Codes eligible for the higher payment are E&M codes 99201 through 99499 and vaccine administration codes. This includes codes within the specified range that are not currently covered by Medicare.
NASPGHAN Weighs in on 21st Century Cures Initiative
On June 1, NASPGHAN sent a letter (PDF) to Reps. Fred Upton (R-MI) and Diana DeGette (D-CO) who co-chair the House 21st Century Cures Initiative. In its letter, sent in response to the white paper, “21st Century Cures: A Call to Action,” NASPGHAN outlined the need for a greater federal commitment to medical research funding, a reduction in regulatory burdens for individual investigators, and an examination of the pathways by which drugs are tested and approved in children under 18 years. In the letter, NASPGHAN cited the draft guidance for determining whether human research studies can be conducted without an investigational new drug (IND) application as an example of regulatory expansion that could force young investigators to abandon interventional studies or to leave academia.
NASPGHAN Joins Letter to FDA on Biosimilars
In an August 14 letter (PDF) to FDA Commissioner Margaret Hamburg, MD, NASPGHAN joined other medical societies and patient advocacy groups to share concerns about the naming of biosimilars. The groups stated that products must have distinguishable, nonproprietary names for the reasons outlined in the letter, including that a biosimilar will only be similar, not identical to the reference product, at least for the foreseeable future. As such, distinct nonproprietary names will help alert physicians that each product, while safe and effective, may differ slightly.
First Round of Physician-Industry Data Released to the Public
The Centers for Medicare and Medicaid Services (CMS) released on Sept. 30, 2014 the first round of data on consulting fees, research grants, travel reimbursements, and others gifts that medical device manufacturers and pharmaceutical companies provide to physicians and teaching hospitals. In a CMS press release announcing the program, Dr. Shantanu Agrawal, director of the Center for Program Integrity at CMS, said "Using this new data, it is now possible to conduct a wide range of analyses of payments made by drug and device manufacturers.”

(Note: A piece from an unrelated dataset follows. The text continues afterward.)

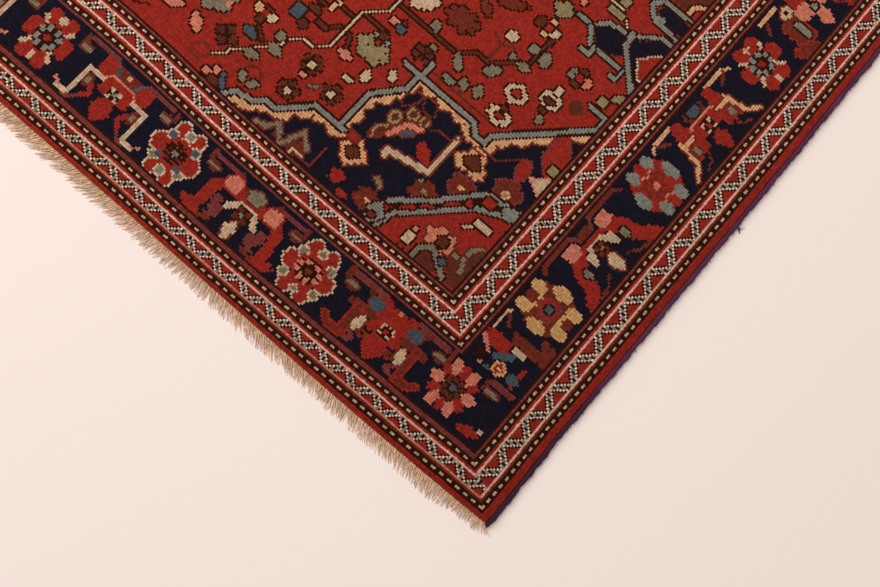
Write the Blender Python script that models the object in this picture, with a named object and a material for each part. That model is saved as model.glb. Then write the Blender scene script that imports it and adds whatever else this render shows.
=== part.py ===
"""Hand-knotted rug lying flat: a knotted body, two overcast edge cords and two fringed ends.

Frame: metres, +X across the rug, +Y along its warps, +Z up, origin under the middle of the
whole rug on the surface it lies on. The cloth is handmade, so its outline wavers by a few
millimetres: every waver is measured inwards from the nominal size.
"""
import math
import random

import bmesh
import bpy

MM = 0.001

# Driving dimensions
RUG_WIDTH = 1310 * MM          # over both edge cords
RUG_LENGTH = 2030 * MM         # over both edge cords' ends, without fringe
RUG_THICKNESS = 6.5 * MM       # foundation and worn pile together
PILE_EDGE_ROUND = 1.2 * MM     # where the pile's top edge falls away
CORD_WIDTH = 7.0 * MM          # overcast edge cord, across
CORD_HEIGHT = 6.2 * MM         # overcast edge cord, up
CORD_FOOT_SHARE = 0.3          # upright part of its sides, as a share of the height
CORD_ARC_STEPS = 6             # flats around its rounded top
GAP = 0.3 * MM                 # clearance between neighbouring pieces
STRIP_WIDTH = 2.2 * MM         # woven strip that holds the warp ends
STRIP_HEIGHT = 1.8 * MM
FRINGE_REACH = 16.0 * MM       # longest lock, past the nominal end
LOCKS_PER_END = 140
LOCK_ROOT_SHARE = 0.86         # lock width at its root, as a share of the spacing
LOCK_TIP_SHARE = 0.52          # and at its tip
LOCK_TIP_HEIGHT = 1.2 * MM
LOCK_LENGTH_LOSS = 5.5 * MM    # the shortest locks stop this far before the longest
LOCK_LEAN = 3.2 * MM           # how far a lock's tip drifts sideways at most
LOCK_STEPS = 3                 # stretches along each lock
LEAN_SPREAD = 2.5              # locks over which one lock's lean dies away

# How far the outline wavers, inwards from the nominal size
SIDE_WAVER = 0.9 * MM          # long sides, half of the swing
SIDE_WAVES = 4.5               # swings along a long side
END_WAVER = 0.5 * MM           # ends, half of the swing
END_WAVES = 2.5                # swings along an end
SIDE_PHASES = {1: 0.6, -1: 2.4}   # where each side's wave starts, radians: right, left
END_PHASES = {-1: 1.1, 1: 3.0}    # and each end's: near, far
CORNER_TUCK = 3.8 * MM         # the ends draw in towards the corners
CORNER_TUCK_REACH = 80 * MM    # over this distance

SIDE_STATIONS = 40             # straight stretches along a long side
END_STATIONS = 28              # straight stretches along an end

# Finishes: colour, roughness
PILE_RED = ((0.28, 0.035, 0.022), 0.95)
CORD_PURPLE = ((0.045, 0.020, 0.060), 0.85)
WARP_COTTON = ((0.60, 0.47, 0.34), 0.90)


def remove_everything():
    for thing in list(bpy.data.objects):
        bpy.data.objects.remove(thing, do_unlink=True)


def make_material(name, finish):
    colour, roughness = finish
    material = bpy.data.materials.new(name)
    material.use_nodes = True
    shader = material.node_tree.nodes["Principled BSDF"]
    shader.inputs["Base Color"].default_value = (*colour, 1.0)
    shader.inputs["Roughness"].default_value = roughness
    shader.inputs["Metallic"].default_value = 0.0
    return material


def add_object(name, bm, material):
    """Turn a finished bmesh into a named object that lies at the origin."""
    bmesh.ops.recalc_face_normals(bm, faces=bm.faces)
    mesh = bpy.data.meshes.new(name)
    bm.to_mesh(mesh)
    bm.free()
    mesh.materials.append(material)
    thing = bpy.data.objects.new(name, mesh)
    bpy.context.scene.collection.objects.link(thing)
    return thing


def side_inset(y, side):
    """How far the outer edge of a long side lies inside the nominal width, at y."""
    turn = 2.0 * math.pi * SIDE_WAVES * y / RUG_LENGTH + SIDE_PHASES[side]
    return SIDE_WAVER * (1.0 - math.cos(turn))


def end_inset(x, end):
    """How far the knotted body's end lies inside the nominal length, at x."""
    turn = 2.0 * math.pi * END_WAVES * x / RUG_WIDTH + END_PHASES[end]
    wave = END_WAVER * (1.0 - math.cos(turn))
    from_side = RUG_WIDTH / 2 - abs(x)
    tuck = CORNER_TUCK * math.exp(-from_side / CORNER_TUCK_REACH)
    return wave + tuck


def side_edge(y, side, inwards=0.0):
    """x of a long side's outer edge, moved inwards."""
    return side * (RUG_WIDTH / 2 - side_inset(y, side) - inwards)


def end_edge(x, end, outwards=0.0):
    """y of the knotted body's end, moved outwards."""
    return end * (RUG_LENGTH / 2 - end_inset(x, end) + outwards)


def evenly(low, high, stretches):
    return [low + (high - low) * i / stretches for i in range(stretches + 1)]


SIDE_YS = evenly(-RUG_LENGTH / 2, RUG_LENGTH / 2, SIDE_STATIONS)


def end_points(end):
    """Corner to corner along one end of the knotted body, from right to left."""
    corners = [side_edge(end * RUG_LENGTH / 2, side, CORD_WIDTH + GAP) for side in (1, -1)]
    return [(x, end_edge(x, end)) for x in evenly(*corners, END_STATIONS)]


def side_points(side):
    """Near to far along one long side of the knotted body, without its corners."""
    return [(side_edge(y, side, CORD_WIDTH + GAP), y) for y in SIDE_YS[1:-1]]


def body_outline():
    """The knotted body seen from above, anticlockwise from its near right corner."""
    return side_points(1) + end_points(1) + side_points(-1)[::-1] + end_points(-1)[::-1]


def build_body(material):
    """A flat slab: the outline is extruded and its top edge is rounded off."""
    bm = bmesh.new()
    base = bm.faces.new([bm.verts.new((x, y, 0.0)) for x, y in body_outline()])
    grown = bmesh.ops.extrude_face_region(bm, geom=[base])
    top_verts = [g for g in grown["geom"] if isinstance(g, bmesh.types.BMVert)]
    bmesh.ops.translate(bm, vec=(0.0, 0.0, RUG_THICKNESS), verts=top_verts)
    rim = [e for e in bm.edges if all(v in top_verts for v in e.verts)]
    bmesh.ops.bevel(bm, geom=rim, offset=PILE_EDGE_ROUND, segments=1, profile=0.5, affect="EDGES")
    return add_object("rug_body", bm, material)


def cord_profile():
    """Half-round section of the overcast edge: flat below, rounded above. (across, up)"""
    half = CORD_WIDTH / 2
    foot = CORD_FOOT_SHARE * CORD_HEIGHT
    arc = [(half * math.cos(turn), foot + (CORD_HEIGHT - foot) * math.sin(turn))
           for turn in evenly(math.pi, 0.0, CORD_ARC_STEPS)]
    return [(-half, 0.0)] + arc + [(half, 0.0)]


def build_cord(name, side, material):
    """The overcast edge cord: its section is carried along the wavering long side."""
    bm = bmesh.new()
    rings = []
    for y in SIDE_YS:
        middle = side_edge(y, side, CORD_WIDTH / 2)
        rings.append([bm.verts.new((middle + across, y, up)) for across, up in cord_profile()])
    count = len(rings[0])
    for ring, after in zip(rings, rings[1:]):
        for i in range(count):
            j = (i + 1) % count
            bm.faces.new((ring[i], ring[j], after[j], after[i]))
    bm.faces.new(rings[0])
    bm.faces.new(rings[-1])
    cord = add_object(name, bm, material)
    cord.data.shade_smooth()
    cord.data.set_sharp_from_angle(angle=math.radians(50))
    return cord


def lock_leans(count, seed):
    """One value from -1 to 1 for each lock, neighbours alike, the largest at full size."""
    rng = random.Random(seed)
    raw = [rng.uniform(-1.0, 1.0) for _ in range(count)]
    reach = round(2 * LEAN_SPREAD)
    window = range(-reach, reach + 1)
    weights = [math.exp(-(k / LEAN_SPREAD) ** 2) for k in window]
    values = []
    for i in range(count):
        near = [raw[min(max(i + k, 0), count - 1)] for k in window]
        values.append(sum(w * v for w, v in zip(weights, near)))
    largest = max(abs(v) for v in values)
    return [v / largest for v in values]


def strip_divisions(reach_x, pitch):
    """x of the strip's divisions: its start, both sides of each lock's root, its end."""
    root = LOCK_ROOT_SHARE * pitch / 2
    middles = [-reach_x + (i + 0.5) * pitch for i in range(LOCKS_PER_END)]
    return [-reach_x] + [m + half for m in middles for half in (-root, root)] + [reach_x]


def build_strip(bm, end, xs):
    """The woven strip along the body's end. Returns the faces of its outer side."""
    columns = []
    for x in xs:
        inner = end_edge(x, end, GAP)
        outer = end_edge(x, end, GAP + STRIP_WIDTH)
        section = ((inner, 0.0), (outer, 0.0), (outer, STRIP_HEIGHT), (inner, STRIP_HEIGHT))
        columns.append([bm.verts.new((x, y, z)) for y, z in section])
    outer_faces = []
    for a, b in zip(columns, columns[1:]):
        around = [bm.faces.new((a[i], a[i - 1], b[i - 1], b[i])) for i in range(4)]
        outer_faces.append(around[2])
    bm.faces.new(columns[0])
    bm.faces.new(columns[-1])
    bmesh.ops.recalc_face_normals(bm, faces=bm.faces)
    return outer_faces


def draw_out_lock(bm, face, middle, pitch, tip, drift):
    """Extrude a patch of the strip in steps into a lock that tapers and rests on the floor."""
    start = face.calc_center_median().y
    for step in range(1, LOCK_STEPS + 1):
        share = step / LOCK_STEPS
        width = pitch * (LOCK_ROOT_SHARE + (LOCK_TIP_SHARE - LOCK_ROOT_SHARE) * share)
        height = STRIP_HEIGHT + (LOCK_TIP_HEIGHT - STRIP_HEIGHT) * share
        x = middle + drift * share ** 1.5
        face = bmesh.ops.extrude_discrete_faces(bm, faces=[face])["faces"][0]
        centre = face.calc_center_median()
        corners = [(v, v.co.x < centre.x, v.co.z < centre.z) for v in face.verts]
        for v, on_left, on_floor in corners:
            v.co.x = x - width / 2 if on_left else x + width / 2
            v.co.y = start + (tip - start) * share
            v.co.z = 0.0 if on_floor else height


def build_fringe(name, end, seed, material):
    """The strip at one end of the rug, with every other patch of its outer side a lock."""
    reach_x = RUG_WIDTH / 2 - SIDE_WAVER * 2 - CORD_WIDTH - GAP
    pitch = 2 * reach_x / LOCKS_PER_END
    rng = random.Random(seed)
    leans = lock_leans(LOCKS_PER_END, seed + 1)
    losses = [rng.random() for _ in range(LOCKS_PER_END)]
    bm = bmesh.new()
    patches = build_strip(bm, end, strip_divisions(reach_x, pitch))[1::2]
    for i, patch in enumerate(patches):
        middle = -reach_x + (i + 0.5) * pitch
        loss = LOCK_LENGTH_LOSS * (losses[i] - min(losses))
        tip = end * (RUG_LENGTH / 2 + FRINGE_REACH - loss)
        draw_out_lock(bm, patch, middle, pitch, tip, LOCK_LEAN * leans[i])
    return add_object(name, bm, material)


def main():
    remove_everything()
    pile = make_material("pile_wool", PILE_RED)
    cord_wool = make_material("overcast_wool", CORD_PURPLE)
    cotton = make_material("warp_cotton", WARP_COTTON)
    build_body(pile)
    build_cord("selvedge_right", 1, cord_wool)
    build_cord("selvedge_left", -1, cord_wool)
    build_fringe("fringe_front", -1, 11, cotton)
    build_fringe("fringe_back", 1, 23, cotton)


main()
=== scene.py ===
"""Looks of the hand-knotted rug: knotted pile, overcast sides, fringed ends and a plain stage.

The pile's pattern is worked knot by knot from a weaver's chart. The chart is drawn for one
quarter of the rug, in millimetres from its near right corner, and mirrored to the others.
"""

import math

import bpy
import numpy as np
from bpy.props import FloatProperty, FloatVectorProperty, IntProperty
from mathutils import Matrix


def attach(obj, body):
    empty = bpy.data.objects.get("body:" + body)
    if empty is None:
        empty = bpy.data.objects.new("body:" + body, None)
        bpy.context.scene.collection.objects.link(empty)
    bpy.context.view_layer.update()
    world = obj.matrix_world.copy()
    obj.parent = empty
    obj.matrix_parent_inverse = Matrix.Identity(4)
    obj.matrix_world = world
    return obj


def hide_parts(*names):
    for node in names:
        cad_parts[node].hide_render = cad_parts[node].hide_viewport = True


bl_info = {
    "name": "Knotted rug",
    "version": (1, 0, 0),
    "blender": (4, 5, 0),
    "location": "View3D > Sidebar > Rug",
    "description": "Pile, overcast sides and fringe of a hand-knotted rug",
    "category": "Object",
}

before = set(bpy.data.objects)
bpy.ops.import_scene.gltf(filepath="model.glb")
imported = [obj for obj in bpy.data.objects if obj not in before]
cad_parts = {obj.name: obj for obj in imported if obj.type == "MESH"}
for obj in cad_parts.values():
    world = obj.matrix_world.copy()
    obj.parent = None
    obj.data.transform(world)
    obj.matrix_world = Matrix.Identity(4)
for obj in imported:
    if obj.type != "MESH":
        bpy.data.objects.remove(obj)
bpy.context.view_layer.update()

MM = 0.001
TAU = 2.0 * math.pi

# Outline of the rug, as the frame has it
RUG_WIDTH, RUG_LENGTH = 1310 * MM, 2030 * MM
THICKNESS = 6.5 * MM
CORD_WIDTH, CORD_HEIGHT, CORD_FOOT = 7.0 * MM, 6.2 * MM, 1.86 * MM
GAP = 0.3 * MM
SIDE_WAVER, SIDE_WAVES, SIDE_PHASES = 0.9 * MM, 4.5, {1: 0.6, -1: 2.4}
END_WAVER, END_WAVES, END_PHASES = 0.5 * MM, 2.5, {-1: 1.1, 1: 3.0}
CORNER_TUCK, CORNER_TUCK_REACH = 3.8 * MM, 80 * MM
# The outermost tufts lean over the cord and hide its inner part; their edge is ragged
PILE_OVER_CORD, RAGGED = 1.3 * MM, 0.2 * MM
FRINGE_OVER_CORD = 1.0 * MM    # the fringe runs on this far beside the body

# Knots of the pile. A face of the mesh holds a block of BLOCK_X by BLOCK_Y knots
KNOTS_X, KNOTS_Y = 520, 810
BLOCK_X, BLOCK_Y = 4, 3
BLOCKS_X, BLOCKS_Y = KNOTS_X // BLOCK_X, KNOTS_Y // BLOCK_Y
HALF_X, HALF_Y = KNOTS_X // 2, KNOTS_Y // 2
# The chart's own millimetres: to the left of the near right corner, and up from it
CHART_X, CHART_Y = 650.8, 1009.7

# Rows where the weave's height is known, and that height in the chart's millimetres
ROW_MARKS = (0, 6.5, 12.5, 17, 20, 24, 53.5, 59.5, 66, HALF_Y)
ROW_HEIGHTS = (-5.3, 9.6, 22.3, 33.1, 39.0, 50.0, 121.0, 135.2, 149.6, CHART_Y)
# and columns where its distance from the right is known
COLUMN_MARKS = (0, 3, 6, 8, 14, 21, 30, 48, 52, 55, 62, HALF_X)
COLUMN_PLACES = (2.8, 9.5, 16.9, 22.0, 36.8, 54.5, 77.6, 123.7, 133.5, 140.4, 157.3, CHART_X)
COLUMN_PITCH = (COLUMN_PLACES[-1] - COLUMN_PLACES[-2]) / (HALF_X - COLUMN_MARKS[-2])
ROW_PITCH = (ROW_HEIGHTS[-1] - ROW_HEIGHTS[-2]) / (HALF_Y - ROW_MARKS[-2])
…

Passed as part of the Affordable Care Act, the “Physicians Payments Sunshine Act,” now known as “Open Payments,” requires that certain manufacturers and group purchasing organizations (GPOs) report to CMS information about payments or other transfers of value they’ve made to physicians or teaching hospitals.
As noted in the press release, about 40 percent of the published records are de-identified. This is because a manufacturer had attested that the payment had been made but CMS was unable to match the physician information or the record was not available for review and dispute. This data will be fully identifiable in 2015 after the reporting entity submits corrected data, and physicians and teaching hospitals have a chance to review and dispute. In addition, data that were disputed and not resolved by the end of the September 11 review period were not published and will be updated at a later date.
According to CMS, the published data contains 4.4 million payments valued at nearly $3.5 billion attributable to 546,000 individual physicians and almost 1,360 teaching hospitals.
CMS estimates that about 9,000 records were not published due to disputes that weren't settled by the end of the review and dispute period (September 11). Because only 26,000 physicians and 400 teaching hospitals registered in the Open Payments system to review payments attributed to them, questions around the accuracy of the rest of the data could surface once more physicians log into the system to view data attributed to them. Physicians still can initiate disputes of 2013 data until December 31. However, these disputes will not be flagged in the public database until 2015. The next published report will include payment data for all of 2014 and will be published in June 2015.